With just one day to go for the final deadline for filing tax returns, millions of Americans have yet to file their returns. Bloomberg reported that since April 8 this year, the Internal Revenue Service (IRS) has received 29 million tax returns.

On April 13, the IRS issued a statement that nearly 40 million people were yet to file their taxes. The agency expected 18 million returns to be filed in the week ending April 15, and another 12 million in the following days till the deadline. This year the IRS expects to receive more than 8 million requests for extensions.

Tax day this year falls on April 18 and, despite those extra days, tax filers have been in no hurry to submit their returns.

(See also: Why Your Taxes Are Due on April 18 This Year)

The Bloomberg report suggests a 24% increase in late season filing for taxes this year, compared to April 2016, when the filing date was also April 18 (April 19 in Massachusetts and Maine). According to data from the IRS, for most of the April 2017 tax season, filers lagged behind the numbers recorded last year.  Till April 7, the IRS had received over 103 million returns of which it had processed nearly 100 million and issued more than 80 million refunds totaling approximately $229 billion.


Experts believe it is the ease of online filing and tools that help with filing taxes that prompt people to put off the task to the very last minute.  Nearly 92% of all tax returns received by the IRS on April 7, 2017, were through e-filing. While 57% of the e-filings were through tax professionals, 43% (over 40 million) were self-prepared.


“You can just sit in your pajamas or your underwear and use TurboTax,” Brad Smith, chief executive of parent company Intuit Inc., said in an interview with Bloomberg. “You just hit send by 11:59 p.m. and you’re good.”

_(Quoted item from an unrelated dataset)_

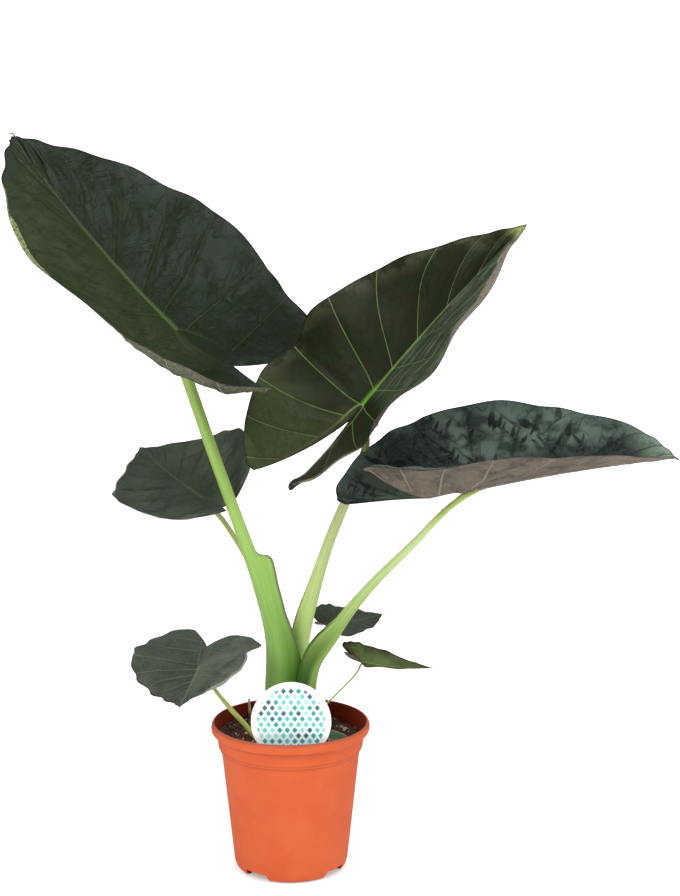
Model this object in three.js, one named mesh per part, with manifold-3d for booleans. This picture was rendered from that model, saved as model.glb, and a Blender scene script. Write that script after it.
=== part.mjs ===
// Potted regal shields alocasia in an orange nursery pot. Millimetres, +Z up, the front faces -Y.
// Origin: the centre of the pot's flat foot, on the floor.
import * as THREE from "three";
import { mergeVertices } from "three/addons/utils/BufferGeometryUtils.js";
import Module from "manifold-3d";

const wasm = await Module();
wasm.setup();

// Driving dimensions

const GAP = 0.35; // clearance between touching pieces
const ROUND_SIDES = 48; // sides of the pot and the soil

const POT = {
  wall: 1.8,
  // outer wall from the foot to the rolled lip, [radius, height]
  outside: [
    [69, 0], [73.5, 1.6], [75.8, 5], [77.4, 11], [93.4, 160], [95.6, 163.5], [96.4, 166],
    [98, 168.5], [99.4, 187], [104.5, 187], [107.2, 190.5], [107.5, 196], [106, 200.5],
    [104, 202], [102, 200.5], [100.2, 195],
  ],
  // inner wall from the lip down to the floor, [radius, height]
  inside: [[97.5, 186], [96.2, 169], [91.6, 159.5], [75.6, 11], [72, 3.4]],
  floor: 2.4,
  notches: 4,
  notchTurn: 8, // degrees from the diagonals
  notchWidth: 36,
  notchHeight: 10,
  notchStart: 52, // radius where a foot notch begins
  drainRadius: 4,
  drainAt: 63,
};

const SOIL = {
  top: 180,
  rise: 7, // swell towards the stems
  tilt: 0.035, // higher on the left than on the right
  lump: 2.2,
  rings: [0.28, 0.52, 0.74, 0.9, 1],
};

const LABEL = {
  centre: [3, -79, 225],
  radius: 52.5,
  thick: 1.2,
  lean: 5, // degrees, top towards the back
  stakeWidth: 16,
  stakeDepth: 88, // from the disc's centre to the stake's point
};

const STRIP = { foot: [-51, 68, 150], width: 3.2, thick: 1.2, height: 56, lean: 9 };

// Shares of the outline parameter where the sinus ends, the joint sits and the blade is widest.
const SINUS_END = 6 / 28;
const JOINT_AT = 10 / 28;
const WIDEST_AT = 12 / 28;
const SIDE_VEINS = 7; // side veins of each half

// Blades. Angles in degrees, lengths in millimetres, three values are [lobe end, joint, tip].
// heading, rise and roll turn the midrib at the joint; droop, sway and twist act along it.
const BLADES = {
  blade_a: {
    joint: [-153, 38, 730], heading: 162, rise: 42, roll: -15,
    midrib: 353, halfWidth: 166, lobe: 190, fused: 99,
    droop: -7, lobeLift: -53, sway: -7, twist: -18,
    lobeOut: 0.52, widest: 0.04, belly: 0.5, tipReach: 0.05, tipFull: 0.12, waves: 4.5,
    left: {
      wide: 1.15, long: 1.16, fold: [-5, 3, 9], curl: [17, 24, 14],
      lip: [56, 9, 0], wave: 2.7, phase: 2,
    },
    right: {
      wide: 1.06, long: 1.02, fold: [1, 18, 26], curl: [7, 16, 6],
      lip: [0, 2, -2], wave: 4.5, phase: -19,
    },
    thick: 1.3, rib: 4.5, puff: 2.4, stations: 28, rows: [0, 0.05, 0.3, 0.58, 0.82, 1],
  },
  blade_b: {
    joint: [98, -24, 637], heading: 0, rise: 51, roll: 66,
    midrib: 313, halfWidth: 134, lobe: 160, fused: 30,
    droop: 4, lobeLift: -33, sway: -5, twist: 3,
    lobeOut: 0.31, widest: 0.07, belly: 0.35, tipReach: 0.08, tipFull: 0.1, waves: 4.8,
    left: {
      wide: 1.01, long: 1.11, fold: [35, 6, 22], curl: [29, -11, 19],
      lip: [1, -15, 2], wave: 8.2, phase: -33,
    },
    right: {
      wide: 1.06, long: 1, fold: [55, 44, 56], curl: [-7, 25, -6],
      lip: [-11, 14, -13], wave: -5.4, phase: 225,
    },
    thick: 1.3, rib: 4.5, puff: 2, stations: 28, rows: [0, 0.05, 0.3, 0.58, 0.82, 1],
  },
  blade_c: {
    joint: [228, -98, 536], heading: 15, rise: 9, roll: 2,
    midrib: 288, halfWidth: 156, lobe: 144, fused: 51,
    droop: 6, lobeLift: 4, sway: -3, twist: 12,
    lobeOut: 0.48, widest: -0.01, belly: 0.45, tipReach: 0.04, tipFull: 0.11, waves: 3.7,
    left: {
      wide: 1.09, long: 0.96, fold: [-16, 18, 41], curl: [37, 12, -19],
      lip: [15, 7, -4], wave: 4.8, phase: 57,
    },
    right: {
      wide: 1.15, long: 0.98, fold: [65, 13, 28], curl: [-49, 15, 4],
      lip: [-30, 6, -1], wave: 1.9, phase: -71,
    },
    thick: 1.3, rib: 4.2, puff: 2.6, stations: 28, rows: [0, 0.05, 0.3, 0.58, 0.82, 1],
  },
  blade_d: {
    joint: [-122, 54, 499], heading: 140, rise: 21, roll: -22,
    midrib: 149, halfWidth: 97, lobe: 64, fused: 19,
    droop: 4, lobeLift: -31, sway: -12, twist: -3,
    lobeOut: 0.11, widest: 0.16, belly: 0.5, tipReach: 0.14, tipFull: 0.07, waves: 4,
    left: {
      wide: 1.14, long: 1.1, fold: [12, 10, 4], curl: [7, -3, -9],
      lip: [38, 31, 27], wave: 1.2, phase: -48,
    },
    right: {
      wide: 1.14, long: 0.95, fold: [27, 20, 7], curl: [9, 16, -15],
      lip: [0, 10, -4], wave: 1.5, phase: 44,
    },
    thick: 1, rib: 2.6, puff: 1.4, stations: 14, rows: [0, 0.07, 0.4, 0.74, 1],
  },
  blade_e: {
    joint: [-119, -42, 289], heading: 246, rise: -42, roll: 13,
    midrib: 70, halfWidth: 97, lobe: 55, fused: 31,
    droop: -12, lobeLift: -9, sway: 3, twist: 9,
    lobeOut: 0.27, widest: 0.07, belly: 0.5, tipReach: 0.19, tipFull: 0.03, waves: 3.9,
    left: {
      wide: 1.14, long: 0.98, fold: [-6, 5, 7], curl: [-8, 16, -18],
      lip: [-6, 16, 6], wave: 1.2, phase: -30,
    },
    right: {
      wide: 1.03, long: 0.99, fold: [5, 13, -2], curl: [5, 11, -7],
      lip: [5, -1, -2], wave: 1.4, phase: 18,
    },
    thick: 1, rib: 2.2, puff: 1.2, stations: 14, rows: [0, 0.07, 0.4, 0.74, 1],
  },
  blade_f: {
    joint: [65, 56, 323], heading: 4, rise: 4, roll: 10,
    midrib: 65, halfWidth: 44, lobe: 32, fused: 10,
    droop: -4, lobeLift: 4, sway: 22, twist: 4,
    lobeOut: 0.37, widest: 0.03, belly: 0.49, tipReach: 0.13, tipFull: 0.07, waves: 3.9,
    left: {
      wide: 0.99, long: 1.03, fold: [19, 7, -1], curl: [21, 1, 10],
      lip: [2, -5, 1], wave: 1.3, phase: -43,
    },
    right: {
      wide: 1.06, long: 1.01, fold: [28, 3, -5], curl: [19, 1, 9],
      lip: [0, -4, 4], wave: 1.2, phase: -38,
    },
    thick: 0.9, rib: 1.4, puff: 0.8, stations: 14, rows: [0, 0.1, 0.5, 1],
  },
  blade_g: {
    joint: [98, 20, 277], heading: 3, rise: -14, roll: 21,
    midrib: 98, halfWidth: 35, lobe: 31, fused: 6,
    droop: -16, lobeLift: -5, sway: 7, twist: 0,
    lobeOut: 0.52, widest: 0.02, belly: 0.4, tipReach: 0.16, tipFull: 0.06, waves: 4,
    left: {
      wide: 0.97, long: 1.01, fold: [15, 8, 9], curl: [5, 3, 4],
      lip: [-1, 0, 0], wave: 1.1, phase: -34,
    },
    right: {
      wide: 1.01, long: 1, fold: [50, 28, 34], curl: [10, 2, 16],
      lip: [0, -4, 2], wave: 1.2, phase: 40,
    },
    thick: 0.9, rib: 1.4, puff: 0.8, stations: 14, rows: [0, 0.1, 0.5, 1],
  },
  blade_h: {
    joint: [55, -40, 186], heading: 20, rise: -4, roll: 30,
    midrib: 24, halfWidth: 17, lobe: 11, fused: 4,
    droop: 12, lobeLift: 0, sway: 0, twist: 0,
    lobeOut: 0.37, widest: 0.1, belly: 0.5, tipReach: 0.15, tipFull: 0.1, waves: 3,
    left: {
      wide: 1, long: 1, fold: [0, 0, 0], curl: [-20, -20, -20],
      lip: [0, 0, 0], wave: 0.5, phase: 0,
    },
    right: {
      wide: 1, long: 1, fold: [0, 0, 0], curl: [-20, -20, -20],
      lip: [0, 0, 0], wave: 0.5, phase: 0,
    },
    thick: 0.9, rib: 0.8, puff: 0.5, stations: 14, rows: [0, 0.12, 0.55, 1],
  },
};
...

Millennials are the most likely to procrastinate till the very end to do their taxes, Adobe Digital Insight’s 2017 Tax Day report shows. In fact, 12.4% of Millennials surveyed by Adobe were expected to leave their tax filings for the last 24 hours, almost twice as many as the 6.6% who filed that late in 2016. Another 16% will have started the process just a few days before the deadline, Bloomberg reports.